Records with modeling code
::::::::::

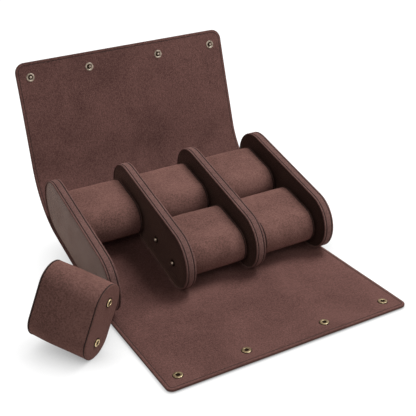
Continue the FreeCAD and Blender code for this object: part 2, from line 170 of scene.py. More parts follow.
bm = bmesh.new()
bmesh.ops.create_grid(bm, x_segments=1, y_segments=1, size=TABLE_HALF)
floor = bpy.data.objects.new("table_top", bpy.data.meshes.new("table_top"))
bm.to_mesh(floor.data)
bm.free()
floor.data.materials.append(table.owner)
bpy.context.scene.collection.objects.link(floor)

ROOM_LIGHT = 0.12
room = Finish("white_room", "worlds")
bpy.context.scene.world = room.owner
ray = room.node("ShaderNodeLightPath", out="Is Camera Ray")
mirror = room.node("ShaderNodeLightPath", out="Is Glossy Ray")
tint = room.mix(mirror, WHITE, WARM)
either = room.node("ShaderNodeMath", {"operation": "MAXIMUM"}, {0: ray, 1: mirror})
strength = room.node("ShaderNodeMapRange", sockets={"Value": either, "To Min": ROOM_LIGHT})
backdrop = room.node("ShaderNodeBackground", sockets={"Color": tint, "Strength": strength})
room.node("ShaderNodeOutputWorld", sockets={"Surface": backdrop})

LAMP_WIDE = 0.8
LIT = Vector((0.03, 0, 0.03))


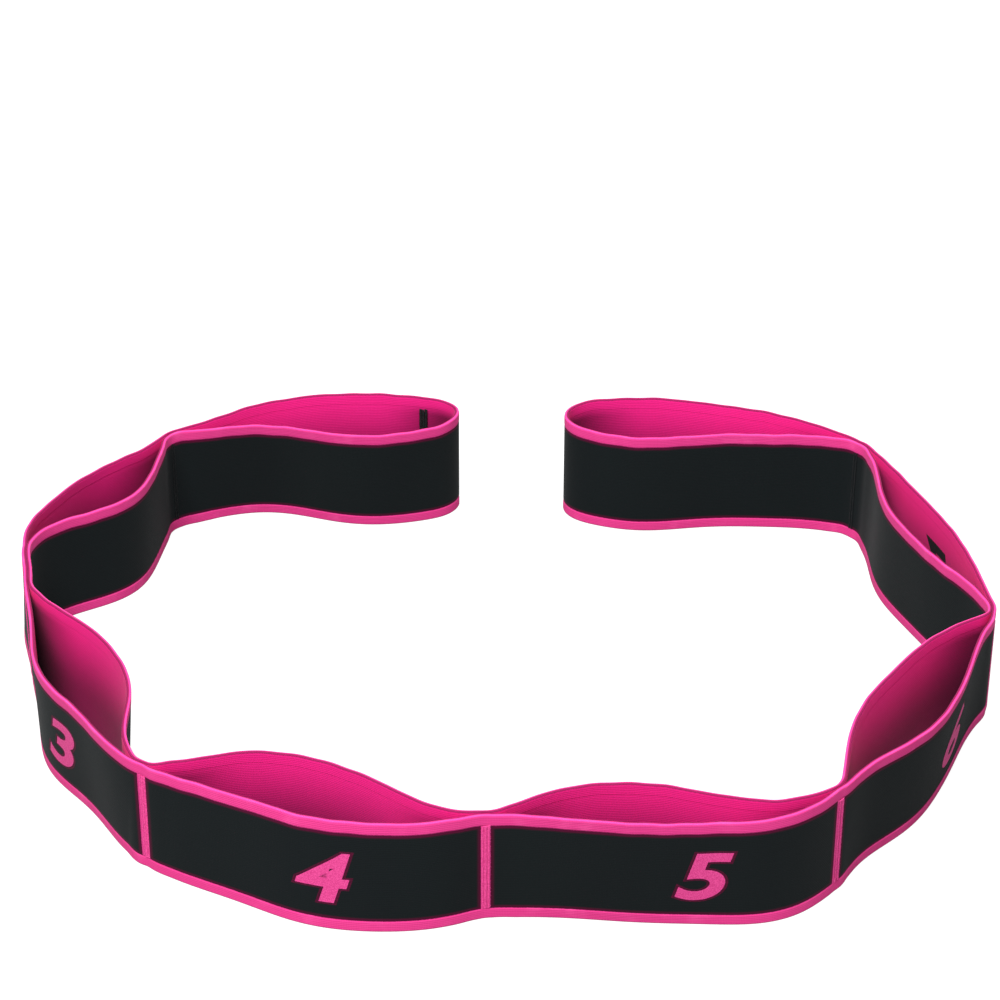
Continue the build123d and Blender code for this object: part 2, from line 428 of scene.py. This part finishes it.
webbing = {
    "black": (13, 17, 20),
    "blackFaded": (17, 27, 27),
    "blackDeep": (9, 11, 16),
    "pink": (230, 64, 142),
    "pinkWorn": (242, 86, 158),
    "pinkGroove": (216, 50, 126),
    "reverse": (229, 34, 131),
    "reverseGroove": (216, 27, 118),
    # painted shade inside the loops, laid on the reverse face
    "paintedPocketShade": (60, 0, 28),
    # painted shade on the halves of the top and bottom edges next to the reverse, where each edge turns
    # away from the light
    "rim": (96, 8, 50),
    "line": (76, 0, 40),
    "seamLineHalf": 1.5,  # the pink line over a seam, half its width
    "border": 1.0,  # dark strip between the pink and the black
    "paintedShadeFadeFromSeam": (3.0, 34.0),  # distance from a seam where the painted shade on the reverse starts to fade and has gone
    "paintedShadeAtSeams": 0.85,
    # painted shade low on the reverse: the heights where it fades, and its strength
    "paintedShadeFadeHeights": (12.0, 40.0),
    "paintedShadeLowDown": 0.76,
    "ribPitch": 0.66,
    "weftPitch": 0.5,
    "roughness": 0.85,
    "sheen": 0.04,
    "sheenRoughness": 0.45,
    "specular": 0.12,
    "bump": 0.4,
    "bumpDepth": 0.00016,
}


def makeWebbing():
    # Woven elastic: black face, pink edge strips, edges and reverse, all placed by the weave map's
    # u along the band and v round it, in metres.
    finish = Finish("webbing")
    place = finish.node("ShaderNodeUVMap", {"uv_map": "weave"})
    apart = finish.node("ShaderNodeSeparateXYZ", {}, {0: place})
    u = apart * (1 / millimetre)
    v = Link(finish, apart.socket.node.outputs[1]) * (1 / millimetre)
    stretched = finish.node("ShaderNodeMapping", {}, {"Vector": place, "Scale": (1000, 1000, 1)})
    alongOnly = finish.node("ShaderNodeMapping", {}, {"Vector": place, "Scale": (40, 6, 1)})
    threads = finish.node("ShaderNodeMapping", {}, {"Vector": place, "Scale": (90, 1400, 1)})
    soft = finish.noise(stretched, 0.12, 3.0)
    fade = finish.noise(alongOnly, 1.0, 2.0)
    streaks = finish.noise(threads, 1.0, 2.0, 0.6)
    speckle = finish.noise(stretched, 1.9, 2.0)

    edge = strap["edgeStrip"]
    fray = (speckle - 0.5) * 0.22
    reverse = finish.between(v, width + thickness * 0.75, 2 * width + thickness * 1.25, 0.2)
    outerLayer = finish.between(u, loopLength * 0.4, loopLength * 7.6, 1.0)
    partOfLoop = finish.maths("FRACT", u * (1 / loopLength) + 0.5)
    toSeam = finish.maths("ABSOLUTE", partOfLoop - 0.5) * loopLength
    lineHalf = webbing["seamLineHalf"]
    clearOfSeam = 1 - (1 - finish.ramp(toSeam + fray, lineHalf - 0.1, lineHalf + 0.1)) * outerLayer
    clearOfLine = 1 - (1 - finish.ramp(toSeam + fray, lineHalf + 0.3, lineHalf + 1.7)) * outerLayer
    black = finish.between(v + fray, edge, width - edge, 0.10) * clearOfSeam
    coreEdge = edge + webbing["border"]
    blackCore = finish.between(v + fray, coreEdge, width - coreEdge, 0.5) * clearOfLine
    seamGroove = (1 - clearOfSeam) * finish.between(v, edge, width - edge, 0.1)
    # painted shade: the half of the top edge and of the bottom edge next to the reverse face, where the
    # edge turns away from the light
    paintedShadeTopEdge = finish.between(v, width + thickness * 0.5, width + thickness, 0.12)
    paintedShadeLowEdge = finish.between(v, 2 * width + thickness, 2 * width + thickness * 1.5, 0.12)
    rim = paintedShadeTopEdge + paintedShadeLowEdge

    rib = finish.wave(v, webbing["ribPitch"])
    weft = finish.wave(u + rib * 0.12 + (soft - 0.5) * 0.5, webbing["weftPitch"])
    grain = rib * 0.55 + weft * 0.3 + streaks * 0.45

    blackColour = finish.mix(fade, colour(*webbing["blackDeep"]), colour(*webbing["blackFaded"]))
    blackColour = finish.mix(0.5, blackColour, colour(*webbing["black"]))
    worn = finish.mix(0.5, blackColour, colour(*webbing["blackFaded"]))
    blackColour = finish.mix(finish.ramp(grain, 0.25, 0.95) * 0.75, blackColour, worn)
    pinkColour = finish.mix(
        finish.ramp(grain, 0.2, 0.9), colour(*webbing["pinkGroove"]), colour(*webbing["pink"])
    )
    pinkColour = finish.mix(finish.ramp(soft, 0.5, 0.8) * 0.5, pinkColour, colour(*webbing["pinkWorn"]))
    reverseColour = finish.mix(
        finish.ramp(grain, 0.1, 0.9), colour(*webbing["reverseGroove"]), colour(*webbing["reverse"])
    )
    # painted shade: the reverse is darkened low down and towards the seams, where the loops close,
    # standing in for the shade inside the loops
    backHeight = (2 * width + thickness) - v
    paintedShadeNearSeams = (1 - finish.ramp(toSeam, *webbing["paintedShadeFadeFromSeam"])) * webbing["paintedShadeAtSeams"]
    paintedShadeLow = (1 - finish.ramp(backHeight, *webbing["paintedShadeFadeHeights"])) * webbing["paintedShadeLowDown"]
    # painted shade: both darkenings together, kept off the top few millimetres of the reverse
    paintedPocketShadeMask = (paintedShadeNearSeams + paintedShadeLow - paintedShadeNearSeams * paintedShadeLow) * (1 - finish.ramp(backHeight, 33.0, 38.5))
    reverseColour = finish.mix(paintedPocketShadeMask, reverseColour, colour(*webbing["paintedPocketShade"]))
    base = finish.mix(reverse, pinkColour, reverseColour)
    # the painted edge shade, and the pink line over each seam darkened a little towards the same dark
    # colour
    base = finish.mix(rim * 0.85 + seamGroove * 0.2, base, colour(*webbing["rim"]))
    base = finish.mix(black, base, colour(*webbing["line"]))
    base = finish.mix(blackCore, base, blackColour)

    height = rib * 0.5 + weft * 0.3 + streaks * 0.25 + speckle * 0.12
    bump = finish.node("ShaderNodeBump", {}, {
        "Strength": webbing["bump"], "Distance": webbing["bumpDepth"], "Height": height,
    })
    finish.connect(
        Base_Color=base,
        Roughness=webbing["roughness"] - finish.ramp(grain, 0.3, 1.0) * 0.10,
        Normal=bump,
        Sheen_Weight=webbing["sheen"],
        Sheen_Roughness=webbing["sheenRoughness"],
        Specular_IOR_Level=webbing["specular"],
    )
    return finish.material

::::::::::

● What you should do
Write down the full listing again, exactly.

● Exercise answer
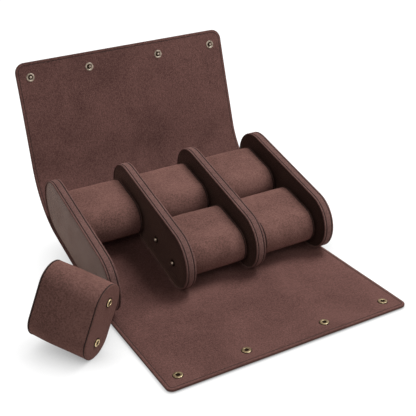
Continue the FreeCAD and Blender code for this object: part 2, from line 170 of scene.py. More parts follow.
bm = bmesh.new()
bmesh.ops.create_grid(bm, x_segments=1, y_segments=1, size=TABLE_HALF)
floor = bpy.data.objects.new("table_top", bpy.data.meshes.new("table_top"))
bm.to_mesh(floor.data)
bm.free()
floor.data.materials.append(table.owner)
bpy.context.scene.collection.objects.link(floor)

ROOM_LIGHT = 0.12
room = Finish("white_room", "worlds")
bpy.context.scene.world = room.owner
ray = room.node("ShaderNodeLightPath", out="Is Camera Ray")
mirror = room.node("ShaderNodeLightPath", out="Is Glossy Ray")
tint = room.mix(mirror, WHITE, WARM)
either = room.node("ShaderNodeMath", {"operation": "MAXIMUM"}, {0: ray, 1: mirror})
strength = room.node("ShaderNodeMapRange", sockets={"Value": either, "To Min": ROOM_LIGHT})
backdrop = room.node("ShaderNodeBackground", sockets={"Color": tint, "Strength": strength})
room.node("ShaderNodeOutputWorld", sockets={"Surface": backdrop})

LAMP_WIDE = 0.8
LIT = Vector((0.03, 0, 0.03))


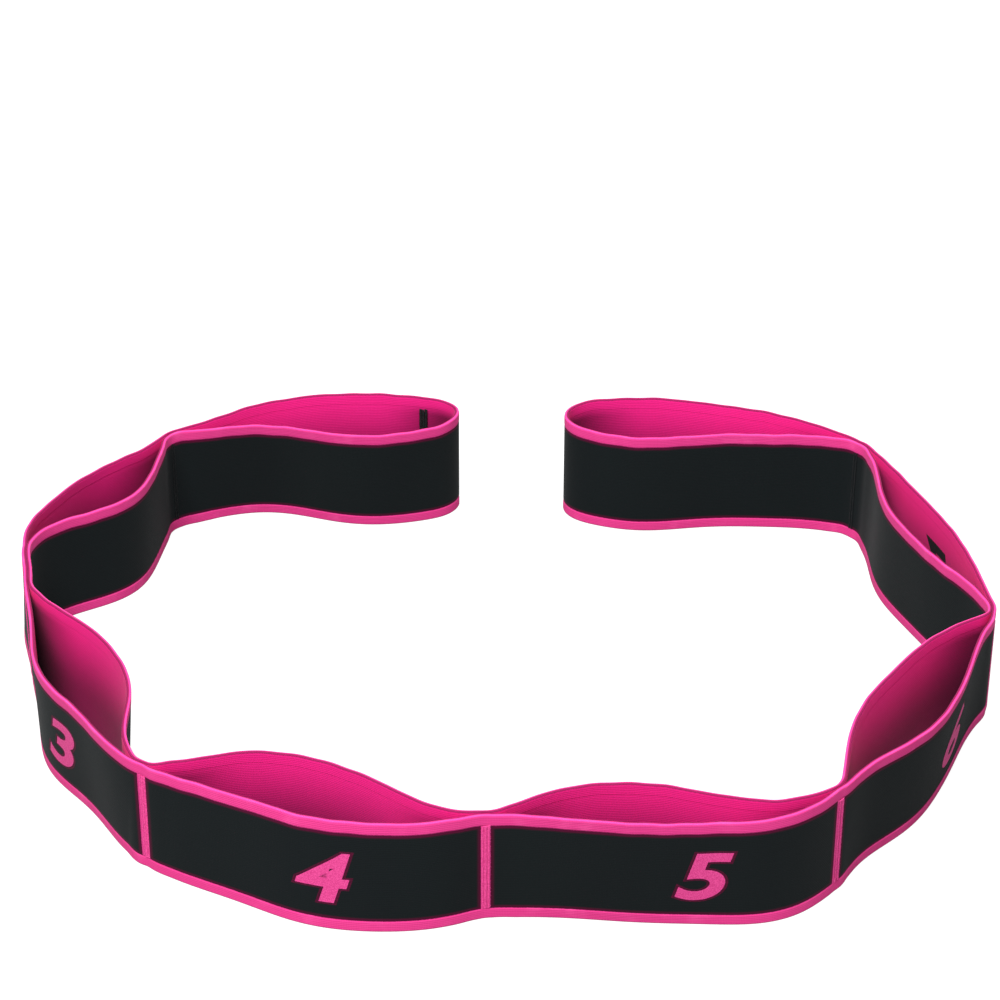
Continue the build123d and Blender code for this object: part 2, from line 428 of scene.py. This part finishes it.
webbing = {
    "black": (13, 17, 20),
    "blackFaded": (17, 27, 27),
    "blackDeep": (9, 11, 16),
    "pink": (230, 64, 142),
    "pinkWorn": (242, 86, 158),
    "pinkGroove": (216, 50, 126),
    "reverse": (229, 34, 131),
    "reverseGroove": (216, 27, 118),
    # painted shade inside the loops, laid on the reverse face
    "paintedPocketShade": (60, 0, 28),
    # painted shade on the halves of the top and bottom edges next to the reverse, where each edge turns
    # away from the light
    "rim": (96, 8, 50),
    "line": (76, 0, 40),
    "seamLineHalf": 1.5,  # the pink line over a seam, half its width
    "border": 1.0,  # dark strip between the pink and the black
    "paintedShadeFadeFromSeam": (3.0, 34.0),  # distance from a seam where the painted shade on the reverse starts to fade and has gone
    "paintedShadeAtSeams": 0.85,
    # painted shade low on the reverse: the heights where it fades, and its strength
    "paintedShadeFadeHeights": (12.0, 40.0),
    "paintedShadeLowDown": 0.76,
    "ribPitch": 0.66,
    "weftPitch": 0.5,
    "roughness": 0.85,
    "sheen": 0.04,
    "sheenRoughness": 0.45,
    "specular": 0.12,
    "bump": 0.4,
    "bumpDepth": 0.00016,
}


def makeWebbing():
    # Woven elastic: black face, pink edge strips, edges and reverse, all placed by the weave map's
    # u along the band and v round it, in metres.
    finish = Finish("webbing")
    place = finish.node("ShaderNodeUVMap", {"uv_map": "weave"})
    apart = finish.node("ShaderNodeSeparateXYZ", {}, {0: place})
    u = apart * (1 / millimetre)
    v = Link(finish, apart.socket.node.outputs[1]) * (1 / millimetre)
    stretched = finish.node("ShaderNodeMapping", {}, {"Vector": place, "Scale": (1000, 1000, 1)})
    alongOnly = finish.node("ShaderNodeMapping", {}, {"Vector": place, "Scale": (40, 6, 1)})
    threads = finish.node("ShaderNodeMapping", {}, {"Vector": place, "Scale": (90, 1400, 1)})
    soft = finish.noise(stretched, 0.12, 3.0)
    fade = finish.noise(alongOnly, 1.0, 2.0)
    streaks = finish.noise(threads, 1.0, 2.0, 0.6)
    speckle = finish.noise(stretched, 1.9, 2.0)

    edge = strap["edgeStrip"]
    fray = (speckle - 0.5) * 0.22
    reverse = finish.between(v, width + thickness * 0.75, 2 * width + thickness * 1.25, 0.2)
    outerLayer = finish.between(u, loopLength * 0.4, loopLength * 7.6, 1.0)
    partOfLoop = finish.maths("FRACT", u * (1 / loopLength) + 0.5)
    toSeam = finish.maths("ABSOLUTE", partOfLoop - 0.5) * loopLength
    lineHalf = webbing["seamLineHalf"]
    clearOfSeam = 1 - (1 - finish.ramp(toSeam + fray, lineHalf - 0.1, lineHalf + 0.1)) * outerLayer
    clearOfLine = 1 - (1 - finish.ramp(toSeam + fray, lineHalf + 0.3, lineHalf + 1.7)) * outerLayer
    black = finish.between(v + fray, edge, width - edge, 0.10) * clearOfSeam
    coreEdge = edge + webbing["border"]
    blackCore = finish.between(v + fray, coreEdge, width - coreEdge, 0.5) * clearOfLine
    seamGroove = (1 - clearOfSeam) * finish.between(v, edge, width - edge, 0.1)
    # painted shade: the half of the top edge and of the bottom edge next to the reverse face, where the
    # edge turns away from the light
    paintedShadeTopEdge = finish.between(v, width + thickness * 0.5, width + thickness, 0.12)
    paintedShadeLowEdge = finish.between(v, 2 * width + thickness, 2 * width + thickness * 1.5, 0.12)
    rim = paintedShadeTopEdge + paintedShadeLowEdge

    rib = finish.wave(v, webbing["ribPitch"])
    weft = finish.wave(u + rib * 0.12 + (soft - 0.5) * 0.5, webbing["weftPitch"])
    grain = rib * 0.55 + weft * 0.3 + streaks * 0.45

    blackColour = finish.mix(fade, colour(*webbing["blackDeep"]), colour(*webbing["blackFaded"]))
    blackColour = finish.mix(0.5, blackColour, colour(*webbing["black"]))
    worn = finish.mix(0.5, blackColour, colour(*webbing["blackFaded"]))
    blackColour = finish.mix(finish.ramp(grain, 0.25, 0.95) * 0.75, blackColour, worn)
    pinkColour = finish.mix(
        finish.ramp(grain, 0.2, 0.9), colour(*webbing["pinkGroove"]), colour(*webbing["pink"])
    )
    pinkColour = finish.mix(finish.ramp(soft, 0.5, 0.8) * 0.5, pinkColour, colour(*webbing["pinkWorn"]))
    reverseColour = finish.mix(
        finish.ramp(grain, 0.1, 0.9), colour(*webbing["reverseGroove"]), colour(*webbing["reverse"])
    )
    # painted shade: the reverse is darkened low down and towards the seams, where the loops close,
    # standing in for the shade inside the loops
    backHeight = (2 * width + thickness) - v
    paintedShadeNearSeams = (1 - finish.ramp(toSeam, *webbing["paintedShadeFadeFromSeam"])) * webbing["paintedShadeAtSeams"]
    paintedShadeLow = (1 - finish.ramp(backHeight, *webbing["paintedShadeFadeHeights"])) * webbing["paintedShadeLowDown"]
    # painted shade: both darkenings together, kept off the top few millimetres of the reverse
    paintedPocketShadeMask = (paintedShadeNearSeams + paintedShadeLow - paintedShadeNearSeams * paintedShadeLow) * (1 - finish.ramp(backHeight, 33.0, 38.5))
    reverseColour = finish.mix(paintedPocketShadeMask, reverseColour, colour(*webbing["paintedPocketShade"]))
    base = finish.mix(reverse, pinkColour, reverseColour)
    # the painted edge shade, and the pink line over each seam darkened a little towards the same dark
    # colour
    base = finish.mix(rim * 0.85 + seamGroove * 0.2, base, colour(*webbing["rim"]))
    base = finish.mix(black, base, colour(*webbing["line"]))
    base = finish.mix(blackCore, base, blackColour)

    height = rib * 0.5 + weft * 0.3 + streaks * 0.25 + speckle * 0.12
    bump = finish.node("ShaderNodeBump", {}, {
        "Strength": webbing["bump"], "Distance": webbing["bumpDepth"], "Height": height,
    })
    finish.connect(
        Base_Color=base,
        Roughness=webbing["roughness"] - finish.ramp(grain, 0.3, 1.0) * 0.10,
        Normal=bump,
        Sheen_Weight=webbing["sheen"],
        Sheen_Roughness=webbing["sheenRoughness"],
        Specular_IOR_Level=webbing["specular"],
    )
    return finish.material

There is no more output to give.